O medo também era um fato que os impedia de tentar uma vida melhor. Medo do poder de destruição que os brancos tinham sobre eles. Minny relata como se dava a vingança de um branco. Primeiro tiravam o emprego e difamavam o indivíduo, para que não arranjassem outro. Logo faziam isso com o marido e filhos também. Depois o despejavam e se apropriavam dos bens. E por fim, ou o negro parava na cadeia ou na rua.
As mulheres deste livro poderiam facilmente representar toda uma categoria brasileira. Aquela que agrega todas as mães que já perderam filhos, esposas que foram violentadas, mulheres subestimadas em empregos, mulheres calejadas por anos de ignorância e falta de oportundiades.
Outro ponto que merece destaque no livro é o limite em que os negros se prendiam. Minny é o exemplo claro. Quando dona Célia, lhe recebia com um sorriso no rosto e um animado “bom dia” ela estranhava. Certa vez chegou a comentar com Aibileen: “fico arrepiada de ver uma mulher branca sendo tão gentil”. Célia fazia questão de comer com ela na mesma mesa, usar o mesmo banheiro, contar da sua vida pessoal e pedir conselhos. Ela a considerava uma amiga a tal ponto que em determinada situação arriscou sua vida pela doméstica. Minny, não entendia e também não aceitava. Ainda em desabafo com Aibileen ela revela: “Dona Célia não vê os limites entre eu e ela”.
Aibileen, porém, responde de uma forma surpreendente: “Você está falando de uma coisa que não existe. Eu costumava a acreditar neles [nos limites]. Não acredito mais. Tão é na nossa cabeça (…). Existem posições, só isso, como um tabuleiro de damas”
Treze empregadas toparam revelar suas histórias para serem escritas no livro, com nomes fictícios, para manter a identidade real em sigilo. Skeeter obteve o ódio de suas amigas e foi deixada pelo noivo por admitir ser uma ativista. Por outro lado, Minny se liberta do marido. O livro é lançado. A primeira tiragem durou pouco e a cidade toda já estava lendo as histórias. Aibileen é demitida por suspeita de participar do livro, mas é contratada para escrever na coluna sobre cuidados domésticos que anteriormente Skeeter escrevia. Yule, uma das empregadas participante do livro foi presa.
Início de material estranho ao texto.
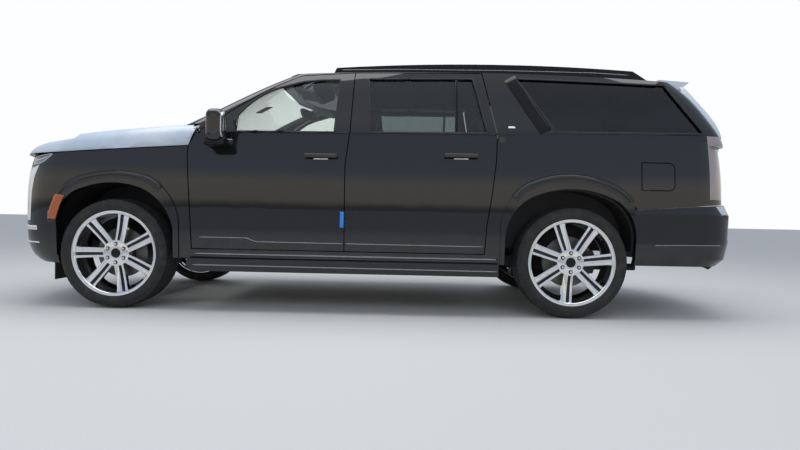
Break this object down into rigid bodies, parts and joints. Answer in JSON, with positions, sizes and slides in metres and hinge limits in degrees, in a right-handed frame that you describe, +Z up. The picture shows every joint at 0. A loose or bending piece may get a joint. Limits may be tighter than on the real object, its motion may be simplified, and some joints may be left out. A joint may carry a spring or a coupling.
{
  "type": "suv",
  "caption": "Large black family suv with multi-spoke alloy wheels, opening side doors, hood, tailgate and fuel door, steered front wheels and a furnished cabin.",
  "frame": {"origin": "middle of the footprint on the ground, under the middle of the overall length", "axes": "+X forward to the nose, +Y to the vehicle's left, +Z up"},
  "size_m": [5.7657, 2.368, 1.925],
  "materials": {
    "body_paint": "high gloss black paint",
    "glass_clear": "clear glass",
    "glass_tinted": "dark tinted glass",
    "black_trim": "gloss black trim",
    "grey_plastic": "grained dark plastic",
    "polished_alloy": "bright polished alloy",
    "tyre_rubber": "tyre rubber",
    "lamp_lens": "smoky clear lens",
    "tail_lens": "smoky red lens",
    "frame_metal": "black coated steel",
    "brake_metal": "cast metal",
    "interior_trim": "soft touch dark trim",
    "seat_leather": "dark leather"
  },
  "bodies": {
    "body": {"chassis_frame": "frame_metal", "floor_pan": "interior_trim", "body_side_left": "body_paint", "body_side_right": "body_paint", "roof_panel": "body_paint", "roof_glass": "glass_tinted", "cowl_panel": "grey_plastic", "fender_left": "body_paint", "fender_right": "body_paint", "front_bumper": "body_paint", "grille": "black_trim", "headlamps": "lamp_lens", "rear_bumper": "body_paint", "taillamps": "tail_lens", "windscreen": "glass_clear", "quarter_glass": "glass_tinted", "roof_rails": "black_trim", "running_boards": "grey_plastic", "arch_liners": "grey_plastic", "dashboard": "interior_trim", "steering_wheel": "interior_trim", "front_seats": "seat_leather", "second_row_seats": "seat_leather", "third_row_seat": "seat_leather", "engine_block": "brake_metal", "front_suspension": "frame_metal", "rear_suspension": "frame_metal", "exhaust": "brake_metal", "radiator": "brake_metal", "fuel_tank": "grey_plastic"},
    "hood": {"hood": "body_paint"},
    "tailgate": {"tailgate": "body_paint", "tailgate_glass": "glass_tinted"},
    "fuel_door": {"fuel_door": "body_paint"},
    "front_door_left": {"front_door_left": "body_paint", "front_door_glass_left": "glass_clear"},
    "rear_door_left": {"rear_door_left": "body_paint", "rear_door_glass_left": "glass_tinted"},
    "knuckle_left": {"knuckle_left": "brake_metal"},
    "wheel_front_left": {"rim_front_left": "polished_alloy", "tyre_front_left": "tyre_rubber"},
    "wheel_rear_left": {"rim_rear_left": "polished_alloy", "tyre_rear_left": "tyre_rubber"},
    "front_door_right": {"front_door_right": "body_paint", "front_door_glass_right": "glass_clear"},
    "rear_door_right": {"rear_door_right": "body_paint", "rear_door_glass_right": "glass_tinted"},
    "knuckle_right": {"knuckle_right": "brake_metal"},
    "wheel_front_right": {"rim_front_right": "polished_alloy", "tyre_front_right": "tyre_rubber"},
    "wheel_rear_right": {"rim_rear_right": "polished_alloy", "tyre_rear_right": "tyre_rubber"}
  },
  "joints": [
    {"name": "hood_hinge", "type": "hinge", "parent": "body", "child": "hood", "pos_m": [1.32, 0, 1.355], "axis": [0, -1, 0], "range_deg": [0, 48]},
    {"name": "tailgate_hinge", "type": "hinge", "parent": "body", "child": "tailgate", "pos_m": [-2.228, 0, 1.864], "axis": [0, 1, 0], "range_deg": [0, 82]},
    {"name": "fuel_door_hinge", "type": "hinge", "parent": "body", "child": "fuel_door", "pos_m": [-2.008, 0.991, 1.055], "axis": [0, 0, -1], "range_deg": [0, 90]},
    {"name": "front_door_left_hinge", "type": "hinge", "parent": "body", "child": "front_door_left", "pos_m": [1.29, 1.007, 0.9], "axis": [0, 0, -1], "range_deg": [0, 68]},
    {"name": "rear_door_left_hinge", "type": "hinge", "parent": "body", "child": "rear_door_left", "pos_m": [0.128, 1.018, 0.9], "axis": [0, 0, -1], "range_deg": [0, 68]},
    {"name": "steer_left", "type": "hinge", "parent": "body", "child": "knuckle_left", "pos_m": [1.903, 0.8, 0.412], "axis": [0, 0, 1], "range_deg": [-34, 34]},
    {"name": "wheel_front_left_spin", "type": "hinge", "parent": "knuckle_left", "child": "wheel_front_left", "pos_m": [1.903, 0.87, 0.412], "axis": [0, 1, 0], "continuous": true},
    {"name": "wheel_rear_left_spin", "type": "hinge", "parent": "body", "child": "wheel_rear_left", "pos_m": [-1.503, 0.87, 0.412], "axis": [0, 1, 0], "continuous": true},
    {"name": "front_door_right_hinge", "type": "hinge", "parent": "body", "child": "front_door_right", "pos_m": [1.29, -1.007, 0.9], "axis": [0, 0, 1], "range_deg": [0, 68]},
    {"name": "rear_door_right_hinge", "type": "hinge", "parent": "body", "child": "rear_door_right", "pos_m": [0.128, -1.018, 0.9], "axis": [0, 0, 1], "range_deg": [0, 68]},
    {"name": "steer_right", "type": "hinge", "parent": "body", "child": "knuckle_right", "pos_m": [1.903, -0.8, 0.412], "axis": [0, 0, 1], "range_deg": [-34, 34]},
    {"name": "wheel_front_right_spin", "type": "hinge", "parent": "knuckle_right", "child": "wheel_front_right", "pos_m": [1.903, -0.87, 0.412], "axis": [0, 1, 0], "continuous": true},
    {"name": "wheel_rear_right_spin", "type": "hinge", "parent": "body", "child": "wheel_rear_right", "pos_m": [-1.503, -0.87, 0.412], "axis": [0, 1, 0], "continuous": true}
  ],
  "couplings": [
    {"joint": "steer_right", "follows": "steer_left", "ratio": 1}
  ]
}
O final da história pode não ter sido bom para todos, mas o senso de dever cumprido de Skeeter, a libertação de Minny e a oportunidade de expandir os horizontes de Aibileen superaram qualquer prejuízo. E não foram apenas benefícios pessoais. Os olhos de uma sociedade começaram a ser abertos após a atitude de três diferentes mulheres que só queriam o fim da desigualdade.
A Resposta é um tratado sobre resistência e sobre passos de formiga em direção de uma sociedade mais lúcida, tolerante. Quem sabe, por um Brasil livre, enfim, de uma comportamento baseado na política do embranquecimento.